Menulis adalah tentang menggali. Apa yang digali? Segala sesuatu yang bukan suara unik kita, atau ‘lumpur dalam pikiran’. Terus cari unique voice itu. Sesuatu yang semacam ‘rasa gatal yang tak kunjung reda’. Semakin kita garuk, semakin gatal, dan kita semakin pengin garuk terus dan terus. Itulah unique voice kita! Menulislah tentang itu. Nggak lagi penting apakah buku kita laku, apa kata orang dan seterusnya. Karena setiap tulisan akan menemukan pembacanya masing-masing.
Tentang ide, kita harus punya awareness yang berkembang. Ide itu bisa di mana saja. Sebenarnya otak kita ini laksana antena parabola, yang bisa menerima banyaaaak sekali sumber ide. Jadi, nggak ada ceritanya kita nggak dapat ide. Yang ada adalah, kita menerima terlalu banyak ide, lalu bingung mau pilih yang mana. Nah, tugas otak kita mengerucutkan ide itu, yang lain adalah noise.
Dee bilang, ia punya tiga tips yang diterapkan ketika ide bermunculan:
1.Personifikasi ide à harus punya tujuan konkret dengan ide, karena akan memudahkan diri kita. Yang jelas, jangan memitoskan ide.
2.Perlakukan Ide seperti teman/partner à ketika kita ingin menulis dengan ide A, lalu tiba-tiba ide B muncul. Ajaklah B bicara laksana teman, “De, saya simpan kamu dulu ya. Tunggu dulu, karena saya lagi ada deadline dengan ide A.

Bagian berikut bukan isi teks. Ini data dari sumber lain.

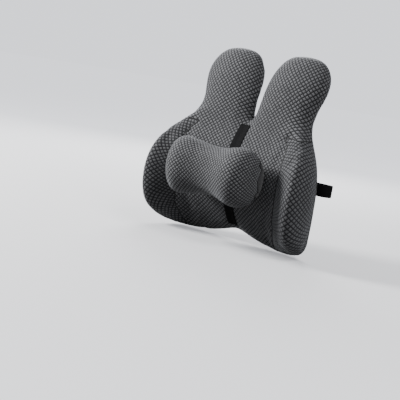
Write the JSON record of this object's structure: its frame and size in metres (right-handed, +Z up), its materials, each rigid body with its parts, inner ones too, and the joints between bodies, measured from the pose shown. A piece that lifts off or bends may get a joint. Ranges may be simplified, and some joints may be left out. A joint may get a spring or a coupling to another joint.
{
  "type": "strap-on back support cushion",
  "caption": "Cupped foam back cushion with two upright lobes, a bone-shaped lumbar pillow that slides on a centre strap, and a buckled strap that goes round a chair back.",
  "frame": {"origin": "on the flat back of the cushion in the middle, 160 mm above the bottom of the wings, where it leans on the chair", "axes": "+X to the right as seen from the front, -Y towards the sitter, +Z up towards the two lobes"},
  "size_m": [0.4086, 0.2341, 0.4124],
  "materials": {
    "foam_core": "open-cell foam, matt",
    "front_panel": "charcoal spacer mesh in a diamond lattice",
    "side_panel_left": "charcoal spacer mesh in a diamond lattice",
    "side_panel_right": "charcoal spacer mesh in a diamond lattice",
    "back_panel_upper": "plain dark fabric",
    "back_panel_lower": "plain dark fabric",
    "spine_strap": "matt black woven webbing",
    "anchor_patch_left": "matt black woven webbing",
    "anchor_patch_right": "matt black woven webbing",
    "zip_tape_upper": "matt black woven webbing",
    "zip_tape_lower": "matt black woven webbing",
    "zip_teeth": "matt black woven webbing",
    "zip_stop_left": "dark enamel",
    "zip_stop_right": "dark enamel",
    "zip_slider": "dark enamel",
    "zip_pull": "dark enamel",
    "pillow_foam": "open-cell foam, matt",
    "pillow_cover_front": "charcoal spacer mesh in a diamond lattice",
    "pillow_cover_back": "plain dark fabric",
    "pillow_sleeve": "matt black woven webbing",
    "chair_strap_right": "matt black woven webbing",
    "chair_strap_left": "matt black woven webbing",
    "strap_tail": "matt black woven webbing",
    "buckle_socket": "black, finely textured",
    "buckle_plug": "black, finely textured",
    "buckle_prong_upper": "black, finely textured",
    "buckle_prong_lower": "black, finely textured",
    "strap_adjuster": "black, finely textured",
    "strap_keeper": "matt black woven webbing"
  },
  "bodies": {
    "cushion": {"foam_core": "foam_core", "front_panel": "front_panel", "side_panel_left": "side_panel_left", "side_panel_right": "side_panel_right", "back_panel_upper": "back_panel_upper", "back_panel_lower": "back_panel_lower", "spine_strap": "spine_strap", "anchor_patch_left": "anchor_patch_left", "anchor_patch_right": "anchor_patch_right", "zip_tape_upper": "zip_tape_upper", "zip_tape_lower": "zip_tape_lower", "zip_teeth": "zip_teeth", "zip_stop_left": "zip_stop_left", "zip_stop_right": "zip_stop_right", "chair_strap_right": "chair_strap_right", "chair_strap_left": "chair_strap_left", "buckle_socket": "buckle_socket", "strap_adjuster": "strap_adjuster"},
    "pillow": {"pillow_foam": "pillow_foam", "pillow_cover_front": "pillow_cover_front", "pillow_cover_back": "pillow_cover_back", "pillow_sleeve": "pillow_sleeve"},
    "plug": {"buckle_plug": "buckle_plug", "strap_tail": "strap_tail"},
    "prong_upper": {"buckle_prong_upper": "buckle_prong_upper"},
    "prong_lower": {"buckle_prong_lower": "buckle_prong_lower"},
    "keeper": {"strap_keeper": "strap_keeper"},
    "slider": {"zip_slider": "zip_slider"},
    "pull": {"zip_pull": "zip_pull"}
  },
  "joints": [
    {"name": "pillow_slide", "type": "slide", "parent": "cushion", "child": "pillow", "axis": [0, 0, 1], "range_m": [-0.02, 0.02]},
    {"name": "buckle_slide", "type": "slide", "parent": "cushion", "child": "plug", "axis": [1, 0, 0], "range_m": [0, 0.028]},
    {"name": "prong_upper_squeeze", "type": "hinge", "parent": "plug", "child": "prong_upper", "pos_m": [0.0031, 0.0369, -0.0091], "axis": [0, 1, 0], "range_deg": [-6, 0], "stiffness_Nm_per_rad": 0.4},
    {"name": "prong_lower_squeeze", "type": "hinge", "parent": "plug", "child": "prong_lower", "pos_m": [0.0031, 0.0369, -0.0269], "axis": [0, 1, 0], "range_deg": [0, 6], "stiffness_Nm_per_rad": 0.4},
    {"name": "keeper_slide", "type": "slide", "parent": "cushion", "child": "keeper", "axis": [1, 0, 0], "range_m": [-0.012, 0.012]},
    {"name": "zip_slide", "type": "slide", "parent": "cushion", "child": "slider", "axis": [1, 0, 0], "range_m": [-0.152, 0]},
    {"name": "zip_pull_swing", "type": "hinge", "parent": "slider", "child": "pull", "pos_m": [0.076, 0.0031, -0.07], "axis": [1, 0, 0], "range_deg": [0, 160]}
  ]
}
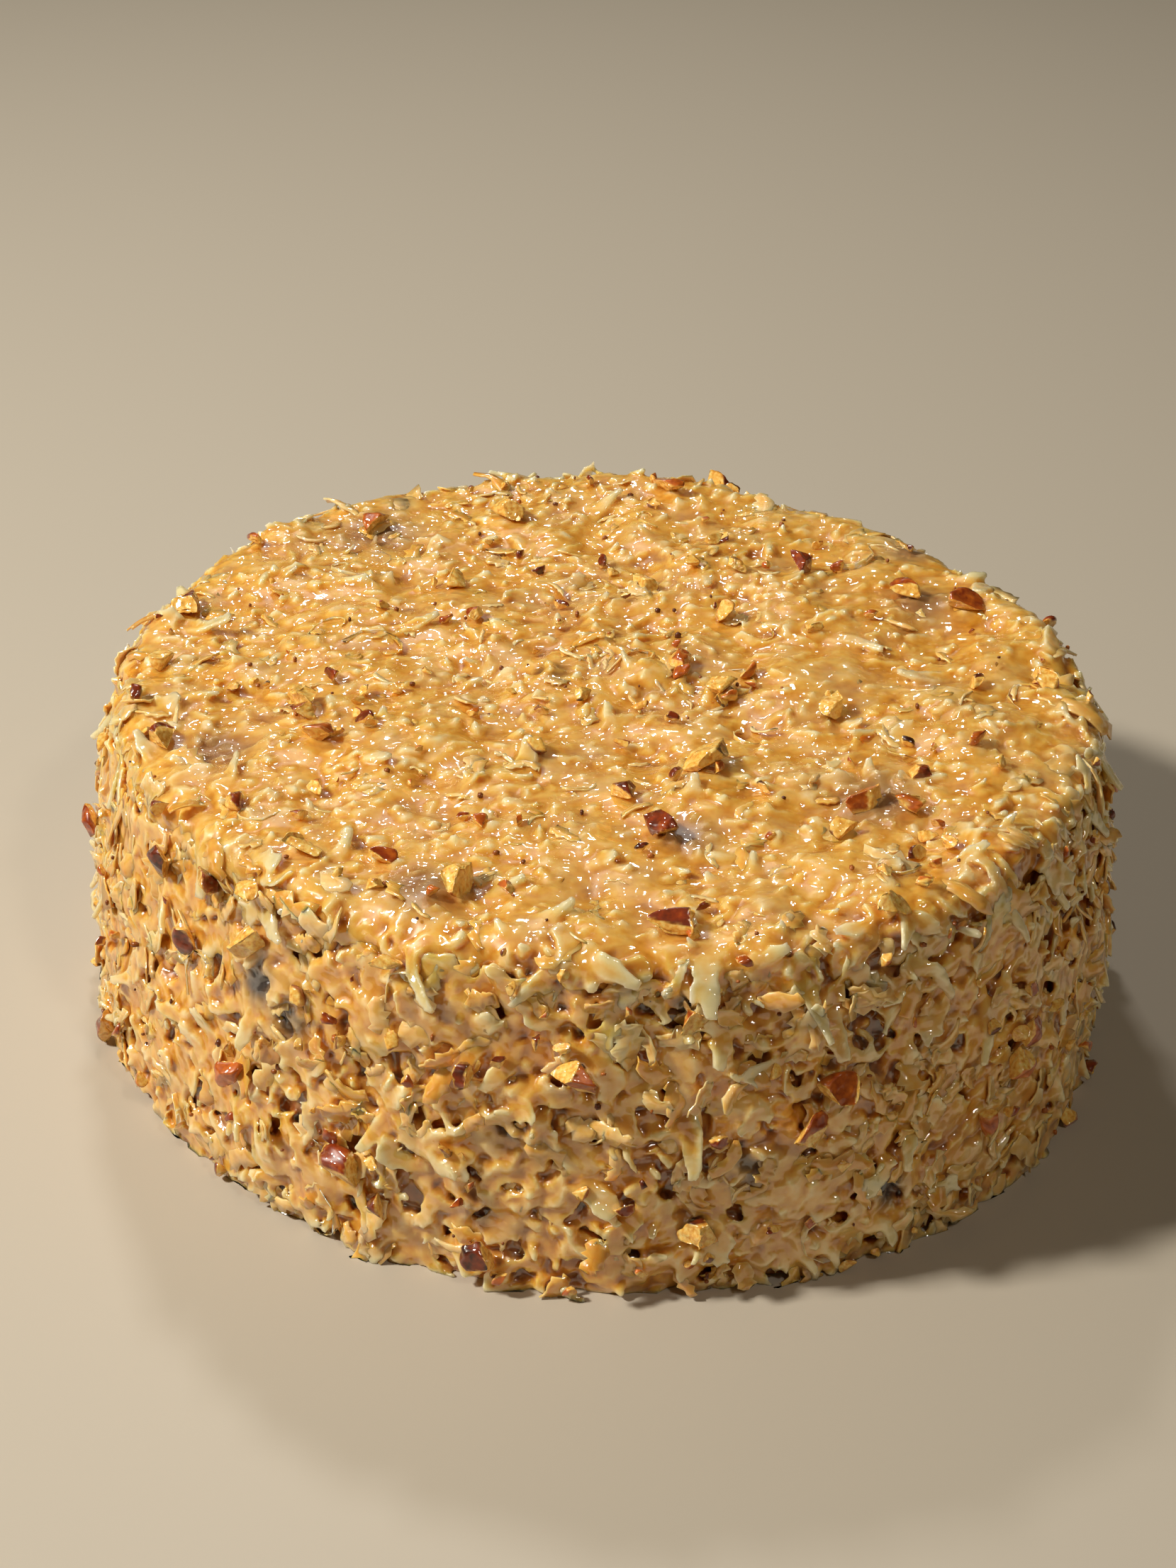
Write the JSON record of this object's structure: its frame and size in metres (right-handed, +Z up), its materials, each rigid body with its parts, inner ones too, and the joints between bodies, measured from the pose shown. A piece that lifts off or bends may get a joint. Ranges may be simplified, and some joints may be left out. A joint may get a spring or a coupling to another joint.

3.Miliki selalu celengan ide.
Bagaimana Ketika Naskah Ditolak Penerbit?
Sedih, gundah gulana, nelangsa. Naskahku kurang apa? Mungkin, ‘protes’ itu yang kerap bersemayam di hati, manakala kita mendapati kenyataan bahwa naskah kita belum layak terbit. Huhuhu. Tapi, tenang saja. Bahkan seorang Dee dulunya juga sering menerima penolakan! Naskah-naskah yang ia kerjakan sepenuh jiwa, tak kunjung dimuat di rubrik cerpen majalah remaja. Apa yang Dee lakukan?
“Ketika naskah ditolak, ada dua pilihan sikap yang bisa kita lakukan. Pertama, putus asa. Lalu ogah menulis lagi. Stop sampai di sini. Atau, kita bisa memilih sikap kedua, ‘Majalah ini belum rezekinya saja berjodoh dengan saya’. Naah, alangkah damainya kita bila mengambil pilihan reaksi seperti ini kan?” ujarnya riang.
Aaaah, hari itu memang sarat inspirasi. Dee bisa membukakan mata (dan hati) saya, bahwa menulis adalah sebuah empowerment. Menulis butuh stamina yang kuat. Tekad yang membaja untuk bisa melahirkan “anak jiwa” berupa karya. Menulis adalah tentang disiplin. Tentang menggali “unique voice” dari dalam diri kita.
Menulislah.... Bayangkan energi sedih, lucu, gembira, dan sebagainya bisa menular ke pembaca kita.